The other uncanny moment Fagan experienced happened while visiting his Alzheimer’s-afflicted mother in the nursing home one Christmas Eve. Upon arriving at her room, he recalled that she appeared quite sad, so he played a videotape of Perry Como, one of her favorite singers. Immediately she lit up with joy, but eventually Fagan had to go. So he removed the video and, to his surprise and his mother’s pleasure, found that at that very moment Como was performing on television.

Many people would shrug off those experiences as simple instances of kismet, but they are much more than that to Fagan. As he explained to the West Orange Chronicle afterward, not only did they teach him about the power of love — even from beyond the grave — they also showed him the importance of finding meaning in every moment of one’s life, even when times seem the most stressful.

“So often we pursue perfection in our lives,” Fagan said. “And although that’s a noble cause, the true beauty of life lives in the many imperfections life offers.”

Mayor Robert Parisi’s speech echoed a similar sentiment. As Parisi told the audience, one of his favorite country music songs is Trace Adkins’ 2008 hit “You’re Gonna Miss This,” which tells the story of a woman reminded at seemingly embarrassing or harried moments of her life that she will one day look back and wish she could revisit them. The mayor said the song is particularly meaningful to him as he watches his children grow up, reminding him that he should live in the moment and be grateful for the time he has with the people who matter most to him.

Speaking with the Chronicle after the luncheon, Parisi said that is a lesson he tries to teach his own children, and one he hopes the residents of West Orange take to heart.

“Whether you’re a teenager, in your 20s or building your own family, every moment’s precious,” Parisi said. “We get too bogged down with the nitty-gritty of every day sometimes to realize that. So sometimes it’s good to pause and just be grateful for the moment that we’re in and the blessings that we’re surrounded with.”

The Chamber of Commerce is certainly grateful for the generosity of event-goers. It was announced that the luncheon’s 50/50 raffle raised approximately $600, with half of that amount going to the Holy Trinity-West Orange Food Pantry.
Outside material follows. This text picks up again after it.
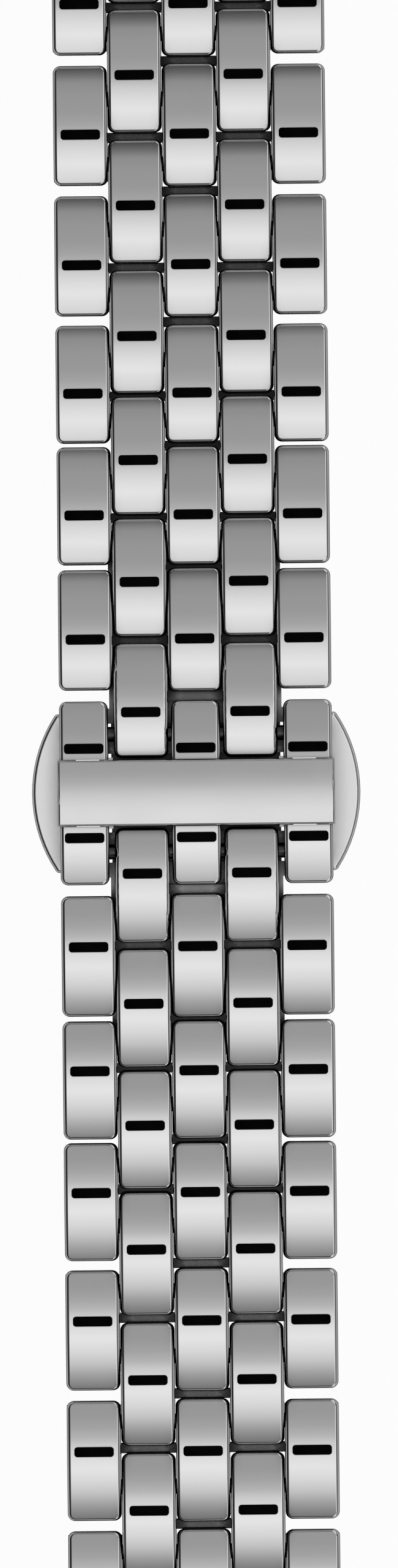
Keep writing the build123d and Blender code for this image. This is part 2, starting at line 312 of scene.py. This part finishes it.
@dataclass(frozen=True)
class PaintedReflectionFinish:
    """Near-black glossy surface of the painted reflection, with a slightly uneven speckled tone."""

    name: str
    grey: float
    gloss: float
    mirror: float = 0.03
    speckle_scale: float = 1800.0
    speckle_lift: float = 1.6
    speckle_span: tuple[float, float] = (0.3, 0.7)

    def build(self, groups: ShaderGroups) -> bpy.types.Material:
        """Makes the material.

        Args:
            groups: the shared shader groups.

        Returns:
            The finished material.
        """
        material = bpy.data.materials.new(self.name)
        material.use_nodes = True
        sheet = NodeSheet(material.node_tree)
        shader = material.node_tree.nodes["Principled BSDF"]
        shader.inputs["Specular IOR Level"].default_value = self.mirror
        shader.inputs["Roughness"].default_value = self.gloss
        place = sheet.add("ShaderNodeTexCoord").outputs["Object"]
        lines = sheet.add("ShaderNodeGroup", node_tree=groups.hairlines)
        lines.inputs["Scale"].default_value = self.speckle_scale
        sheet.link(place, lines.inputs["Vector"])
        dark, light = self.speckle_span
        tone = sheet.ramp(lines.outputs["Level"], ((dark, self.grey), (light, self.speckle_lift * self.grey)))
        sheet.link(tone, shader.inputs["Base Color"])
        return material


@dataclass
class Row:
    """One row of heads: where it lies and which columns it fills."""

    body: str
    name: str
    middle: Vector
    along: Vector
    columns: tuple[int, ...]
    mark_at: float

    @property
    def up(self) -> Vector:
        """The row's own upward direction."""
        up = SIDEWAYS.cross(self.along)
        return up if up.z > 0 else -up


@dataclass
class BlackBars:
    """The black bar on every head, a painted dark reflection made as thin pieces that ride on its row."""

    length: float = 2.6 * MM
    width: float = 0.66 * MM
    corner: float = 0.20 * MM
    edge: float = 0.012 * MM
    proud: float = 0.025 * MM
    sunk: float = 0.045 * MM
    crown_radius: float = 14.0 * MM
    crown_above_pins: float = 1.4 * MM
    column_pitch: float = 3.604 * MM
    half_column_pitch: float = 7.39 * MM
    middle_column: int = 3
    corner_steps: int = 6
    edge_steps: int = 2
    smooth_angle: float = math.radians(40)

    def model(self) -> bpy.types.Object:
        """Models one bar, lying at the origin, with rounded corners and soft edges.

        Returns:
            The modelled bar, to be copied onto the heads.
        """
        bpy.ops.object.select_all(action="DESELECT")
        bpy.ops.mesh.primitive_cube_add(size=1.0)
        bar = bpy.context.object
        bar.name = "bar_model"
        bar.scale = (self.length, self.width, self.proud + self.sunk)
        bar.location = (0.0, 0.0, (self.proud - self.sunk) / 2)
        bpy.ops.object.transform_apply(location=True, rotation=True, scale=True)
        self._bevel(bar, self._upright, self.corner, self.corner_steps)
        self._bevel(bar, self._on_top, self.edge, self.edge_steps)
        return bar

    def _upright(self, edge: bmesh.types.BMEdge) -> bool:
        """Whether an edge stands upright."""
        return abs(edge.verts[0].co.z - edge.verts[1].co.z) > self.proud

    @staticmethod
    def _on_top(edge: bmesh.types.BMEdge) -> bool:
        """Whether an edge lies on the bar's upper face."""
        return min(vertex.co.z for vertex in edge.verts) > 0

    @staticmethod
    def _bevel(
        piece: bpy.types.Object,
        wanted: Callable[[bmesh.types.BMEdge], bool],
        radius: float,
        segments: int,
    ) -> None:
        """Bevels the edges that a test picks.

        Args:
            piece: the object to shape.
            wanted: a test that takes an edge and says whether it is bevelled.
            radius: the bevel's width.
            segments: the bevel's steps.
        """
        bpy.ops.object.mode_set(mode="EDIT")
        bpy.ops.mesh.select_mode(type="EDGE")
        bpy.ops.mesh.select_all(action="DESELECT")
        mesh = bmesh.from_edit_mesh(piece.data)
        for edge in mesh.edges:
            edge.select = bool(wanted(edge))
        mesh.select_flush_mode()
        bmesh.update_edit_mesh(piece.data)
        bpy.ops.mesh.bevel(offset=radius, offset_type="OFFSET", segments=segments, affect="EDGES")
        bpy.ops.object.mode_set(mode="OBJECT")

    def column_x(self, row: Row, column: int) -> float:
        """X of a column's middle.

        Args:
            row: the row that the column is in.
            column: the column's number, from 1 to 5.

        Returns:
            The place in metres.
        """
        if row.name.endswith("half_link"):
            return (column - self.middle_column) / 2 * self.half_column_pitch
        return (column - self.middle_column) * self.column_pitch

    def dress(self, row: Row, master: bpy.types.Object, material: bpy.types.Material) -> bpy.types.Object:
        """Lays the bars on one row and lets them ride on it.

        Args:
            row: the row of heads.
            master: the modelled bar.
            material: the near-black of the painted reflection.

        Returns:
            The finished piece.
        """
        tilt = math.asin(row.mark_at / self.crown_radius)
        drop = self.crown_radius * (1 - math.cos(tilt))
        outward = row.along
        normal = (row.up * math.cos(tilt) + outward * math.sin(tilt)).normalized()
        side = normal.cross(SIDEWAYS).normalized()
        turn = Matrix((SIDEWAYS, side, normal)).transposed().to_4x4()
        bpy.ops.object.select_all(action="DESELECT")
        copies = []
        for column in row.columns:
            spot = row.middle + outward * row.mark_at + row.up * (self.crown_above_pins - drop)
            spot = Vector((self.column_x(row, column), spot.y, spot.z))
            copy = bpy.data.objects.new(f"{row.name}_bars", master.data.copy())
            copy.data.transform(Matrix.Translation(spot) @ turn)
            bpy.context.collection.objects.link(copy)
            copy.select_set(True)
            copies.append(copy)
        bpy.context.view_layer.objects.active = copies[0]
        bpy.ops.object.join()
        piece = bpy.context.object
        piece.data.name = piece.name
        piece.data.materials.clear()
        piece.data.materials.append(material)
        bpy.ops.object.shade_smooth_by_angle(angle=self.smooth_angle)
        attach(piece, row.body)
        log.info("bars on %s: %d", row.name, len(row.columns))
        return piece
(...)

Giving back to the community is indeed a major part of this occasion each year, according to Chamber event committee Chairman Ken Baris. As enjoyable as it is to connect with old friends and network with new ones, Baris said the event also serves as a vital time for people to consider the blessings in their lives and how they can use them to help others. That is why the event is held to commemorate Thanksgiving, he said.

“Thanksgiving is a time of reflection and appreciation,” Baris told the Chronicle before the festivities began. “(The luncheon) is a nice event, and it’s a meaningful event.”

It is also a well-attended one. It was announced that approximately 140 people participated in the gathering this year, representing all four of West Orange’s largest service organizations. The fact that so many people were willing to come together in the name of philanthropy shows just how special the community is, Baris said.

Of course, the luncheon is not the only time that residents give back. UNICO President Frank Paolercio told the Chronicle that his Orange/West Orange chapter of the national Italian-American service organization has been serving the local community for more than 60 years, raising money for numerous causes including food banks, the Police Athletic League, the Burn Center at St. Barnabas and five high school scholarships. In the past, Paolercio said it also built the Garden for the Exceptional Child at the Katz Civic Center so that special needs children can learn to plant and grow things. For all of its efforts, he said the Orange/West Orange chapter even won the model chapter award at UNICO’s national convention this year.

But recognition aside, Paolercio said what matters most to him and his fellow UNICO members is helping those in need. He said his organization will continue to participate in the luncheon and in any other way it can to do so.

“More than ever, there are a lot of needy people out there,” Paolercio said prior to the event. “If we can’t help them, who’s going to help them?”

The West Orange Lions Club also does a lot in town, specifically raising money for the blind through events such as its annual spaghetti dinner. It even offered a mobile eye-care unit at the recent West Orange Health Fair.

According to Lions Club member Stephen Christiano, the organization is always looking for new members. In fact, as someone who grew up in West Orange, knows the generous nature of the community and is now raising his family in town, Christiano encouraged all residents to participate in the Lions Club or in another service group.

“We’re all in this together,” Christiano told the Chronicle before the event. “We have many needs in the community, so there are many chances to help.”

There are also many people willing to help, West Orange Township Council President Jerry Guarino said. Guarino told the Chronicle he is proud to live in a town filled with residents constantly putting their differences aside to come together for the good of the community. He said there are few communities as giving as West Orange, which is why he was grateful to attend an event that celebrates the township’s philanthropy.

“Between the Chamber, UNICO, Rotary, the Lions Club and all the members of the community, this shows you how much West Orange cares about the community and the people who are involved and continue to give that extra mile,” Guarino said after the luncheon had ended. “We should all be thankful.”